I wrote this for the improv nerd in me, and in you, if you want to know what informs the point of view Empire Improv's teaching . If you don’t care about any of this, don’t worry about your future with improv. It can be just as rich and fulfilling as anyone else’s. Enjoy.
My theory of improv comes from two different worlds, the world of short form, short games driven improv, and long form with the focus on the relationships. When I say short form and long form, I don’t really mean anything about the duration of the piece. "Short form" refers to improv "games"—replay, forward reverse, slide show and the like. Often times, the focus is on the game itself not the scene. Just playing a game is more like a parlor trick than theatre to me.
When I say "long form," I mean one piece of improv with connected scenes, focusing on relationships within scenes. If done poorly, long form can seem like torture and not theatre, but when done well it is brilliantly funny and is much more like a piece of theater than improv games can be. This may not be how everyone else sees it but when I use the terms that is what I mean.
What improv games taught me was to attack and not to wait. There was only three minutes to do the work, so don’t think. Just act. I also enjoyed the huge focus on trust and working together.

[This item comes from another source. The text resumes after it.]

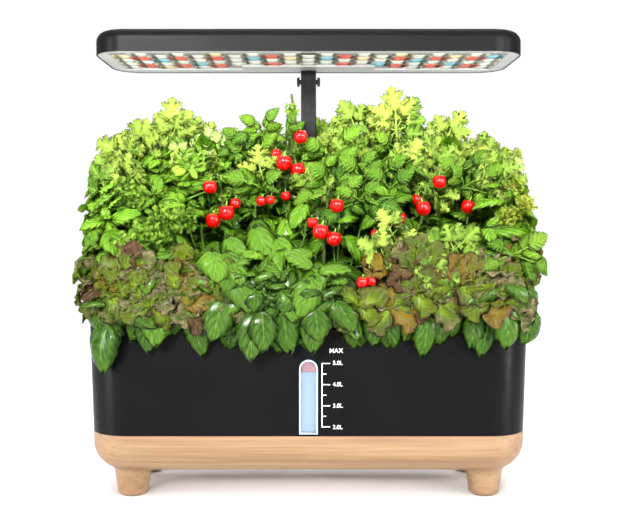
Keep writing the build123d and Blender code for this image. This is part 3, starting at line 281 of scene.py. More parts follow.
# ---------------------------------------------------------------- node helpers
class Graph:
    """Adds the nodes of one tree and links them."""

    def __init__(self, tree):
        self.tree = tree

    def add(self, kind, inputs=None, **settings):
        """A node; an input given as a socket is linked, and any other is set."""
        node = self.tree.nodes.new(kind)
        for key, value in settings.items():
            setattr(node, key, value)
        for key, value in (inputs or {}).items():
            if isinstance(value, bpy.types.NodeSocket):
                self.tree.links.new(value, node.inputs[key])
            else:
                node.inputs[key].default_value = value
        return node

    def out(self, kind, inputs=None, **settings):
        """The first output of a new node."""
        return self.add(kind, inputs, **settings).outputs[0]

    def link(self, output, target):
        self.tree.links.new(output, target)

    def maths(self, operation, a, b=0.0, c=0.0, clamp=False):
        return self.out("ShaderNodeMath", {0: a, 1: b, 2: c}, operation=operation, use_clamp=clamp)

    def times(self, a, b):
        return self.maths("MULTIPLY", a, b)

    def mix(self, factor, a, b, blend="MIX"):
        """Mix of two colours."""
        node = self.add("ShaderNodeMix", {0: factor, 6: a, 7: b}, data_type="RGBA", blend_type=blend)
        return node.outputs[2]

    def ramp(self, value, low, high, to_low=0.0, to_high=1.0):
        """A clamped change of range."""
        return self.out("ShaderNodeMapRange", {0: value, 1: low, 2: high, 3: to_low, 4: to_high})

    def noise(self, place, scale, detail, distortion=0.0):
        inputs = {"Vector": place, "Scale": scale, "Detail": detail, "Distortion": distortion}
        return self.add("ShaderNodeTexNoise", inputs).outputs["Fac"]

    def bump(self, shader, height, strength, relief):
        """Raises a shader's surface by a height."""
        normal = self.out("ShaderNodeBump", {"Strength": strength, "Distance": relief, "Height": height})
        self.link(normal, shader.inputs["Normal"])


FLOAT = "NodeSocketFloat"
COLOUR = "NodeSocketColor"


def rgba(values):
    return (*values[:3], 1.0)


def shader_group(name, inputs, outputs):
    """An empty shader group with its sockets, its graph and its two end nodes."""
    tree = bpy.data.node_groups.new(name, "ShaderNodeTree")
    for label, kind, default in inputs:
        socket = tree.interface.new_socket(label, in_out="INPUT", socket_type=kind)
        socket.default_value = default
    for label, kind in outputs:
        tree.interface.new_socket(label, in_out="OUTPUT", socket_type=kind)
    graph = Graph(tree)
    return tree, graph, graph.add("NodeGroupInput"), graph.add("NodeGroupOutput")


@functools.cache
def moulded_group():
    """Fine moulded texture: a height and a slow change of roughness."""
    tree, graph, start, end = shader_group(
        "moulded_texture", [("Grain", FLOAT, 0.0007), ("Roughness", FLOAT, 0.4)],
        [("Height", FLOAT), ("Roughness", FLOAT)])
    place = graph.add("ShaderNodeTexCoord").outputs["Object"]
    grain = graph.noise(place, graph.maths("DIVIDE", 1.0, start.outputs["Grain"]), 2.0)
    broad = graph.noise(place, 22.0, 3.0)
    swing = graph.ramp(broad, 0.3, 0.7, -0.04, 0.04)
    speck = graph.ramp(grain, 0.35, 0.65, -0.05, 0.05)
    rough = graph.maths("ADD", graph.maths("ADD", start.outputs["Roughness"], swing), speck)
    graph.link(grain, end.inputs["Height"])
    graph.link(rough, end.inputs["Roughness"])
    return tree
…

Warming up was always a big part of training and performance. Improv games taught me to play fast and to rise to the challenge that was set before me, whether I was comfortable with it or not. In short form, you are forced to play games you may fear or feel like you are incapable of doing well, but you have to do your best and get out there anyway.
Long form taught me that listening and patience are important skills. If you are always playing the game and not listening and focusing on the relationship, then you have nothing invested and never connect with your scene partner or the audience. You learn that you can add subtle elements to a scene that is going on and clarify and heighten what is going on already. I learned the value of reincorporation, listening and bringing everything back. Good long performers drop nothing. That way the piece as a whole serves to show all the connections that can be made. Long form above all showed me the value of freedom, you don’t have a list of constraints to follow just the relationship and where that takes you.
This all sounds very thinky and too high brow so let me simplify—short form taught me fearlessness and playfulness. Long form taught me to listen and gave me freedom to focus on the relationship which can lead you down paths you would never find under the constraints of rules in a short form game.
So do I think that short form and long form are equally valid forms of improv? Yes, with one caveat. If you can only play the game in short form, and can’t have a relationship that has value without the constraints of the game, then I don’t think that it is valid. If I don’t care about Sally and Jim, then I don’t care what their relationship looks like done in the style of Shakespeare, musical, or kabuki, but if I do, then, hey, why not explore that relationship in those genres?
So how do I teach? I teach focus, trust, playfulness, fearlessness and attack—a la short form. I also teach slow play, listening, relationship and connections—a la long form. My goals for a performer would be to be willing to sing, dance, or speak with a Slovakian accent if needed, and to know when the relationship on stage calls for it. I would like my players to be fearless, to contribute to the scene what it needs, even if they fear doing it. I would also like for my performers to be willing to do a two person scene about how a couple's dead cat made them realize they shouldn’t be together anymore. So fearlessness, energy and grounded reality, and above all everything for the good of the piece as a whole, not the laugh, not to make themselves look good but all for the show to be a success.
If you read all of this, thanks. If I had gold stars to give out, I would. Gold stars for you by the truckload, my friend. If it makes no sense at all, then please let me know, and I will not give myself any of those gold stars I don’t have.